I learned it takes Michael Skrepnick about 60 days to complete a painting (dependent upon complexity). That still amazes me, especially after what I went through to get the Archosauria show finished. There simply is no parity in the level of detail I accomplished and what he can accomplish.
This suggests I need more practice. The man also claims he can get the same effects out of acrylics that he can get out of oils--looking at his work, I believe him.
I did feel some small vindication talking to William Stout; he uses oils. Acrylics and I--well, I'm just not competent with acrylics.
Still, it was really awesome talking with him. I almost felt I could be the Virgil Finlay of paleo-reconstruction afterwards (providing I worked a
Speaking of awesome, I wonder if it makes sense to suggest an artist-meet-type event at SVP. Beyond just merely meeting some of the amazing artists running around at SVP, I'd love to hear what more experienced/less-tentative artists (including those much younger than myself) might have to say to the rest of us. Maybe just a lunch?
(David Krentz does have that Gnomon Workshops video. Hm. Soon as I have money, I'll get me that.)
SVP was good to me. Before going, I was burning out, a little, in part due to the show and all the haste necessary to scrape it together, but also in part due to the fact that I haven't been doing so well as the days get darker. I've always been sort of a solitary individual, largely of my own choosing, but sometimes not. The resultant isolation can be a downer as well as a major stressor. Last year (about September) I went through a particularly bad bout of depression which lasted for about six months. In that case, a spectacularly hateful job (a badly managed valley newspaper) combined with ... ah, well, let's just say other emotional issues made coping difficult, to say the least.
I think SVP gave me enough fuel to make it through the winter.
I'm glad I went. I'm hoping I can go again. I'd put off a visit to Japan to do it.
[UPDATE!] Oooh, and Jim Kondrat of Paleo-Tech Concepts allowed me to play with a $20,000 piece of laser-scanning hardware.
I'd like one of them for my living room (pretty badly, it turns out). If I can get the resultant geometry into Maya (4.0, Unlimited, Irix), it would be pretty darn sweet.
So. Will draw anything for $20,000.
I don't think the Parasaur is Trcic. Also, the Triceratops is galloping. What's up with that?
"Also, the Triceratops is galloping. What's up with that?"
The sound of thunder, or, about 8.9 on the Richter scale...
(And, thinking about it, it was closer to 1/35th scale. Not sure about the Parasaurolophus. I do think it was Trcic, however.)
Hi. I've just turned a very saturated green. I think I might have to tag along next time!
I'm so glad you had a blast!
Oh, and I know a certain unemployed artist who could make use of an out of date Dinosauria.....
"Saturated Green" describes how I felt on the plane over and back.
But yeah, if you want the book, I can part with it.
(I can also get you back your other book...)
Was great to meet you!

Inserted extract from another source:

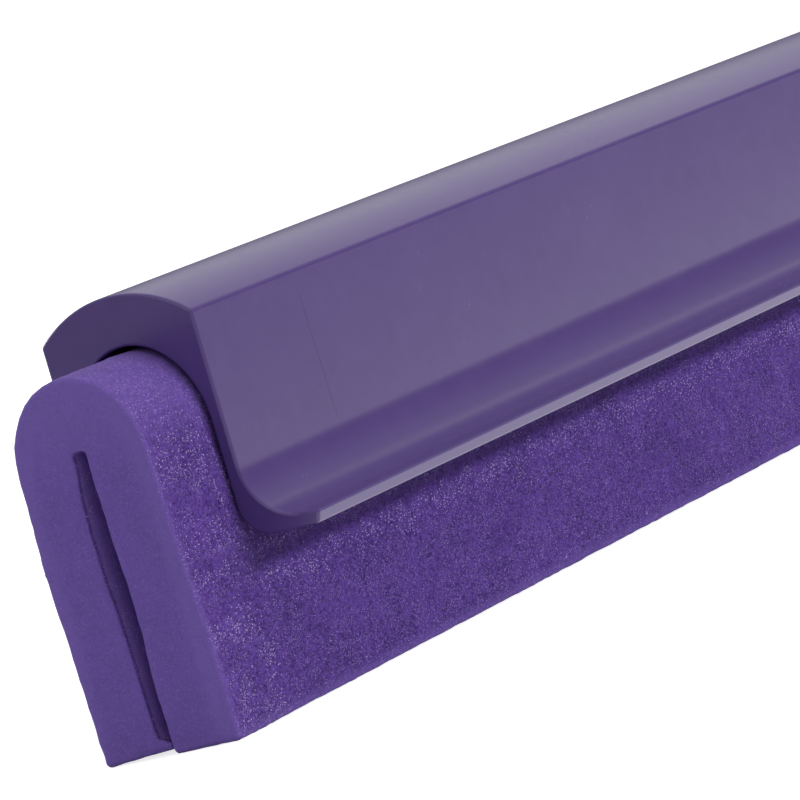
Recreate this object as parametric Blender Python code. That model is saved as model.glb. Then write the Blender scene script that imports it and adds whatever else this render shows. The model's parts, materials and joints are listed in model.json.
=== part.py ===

There are handsome palaeontologists??? Come on, in the world of the pallid and nerdy, the guys with the cool hats are kings!
As for mathematical primers, I don't think a "Mathematics for Palaeontologists" book exists (but hey, does anyone want to help me write one?). To be comfortable at SVP I think you'd need to know basic statistics, like what r-squared values mean, Templeton tests, chi-squared tests, p-values and all that. You could do with a brief guide to cladistics, a bit of physics (nothing beyond high school and only the sort of newtonian force-balance stuff), perhaps a reminder of trigonometry, and an introduction to morphometric techniques and what finite element analyses and CT scans do.
With that, you'd probably be a lot happier, but you shouldn't be too worried about not grasping some of the mathematical stuff - a lot of it still goes over my head and I'm willing to bet that there are older students, postdocs and professors who don't understand the maths either.
All math that is complex enough to involve a sigma is a very dry and unsatisfying form of satanism.
There is no single person in that photo who is attractive. One of them may be androgynous, but not in a good way.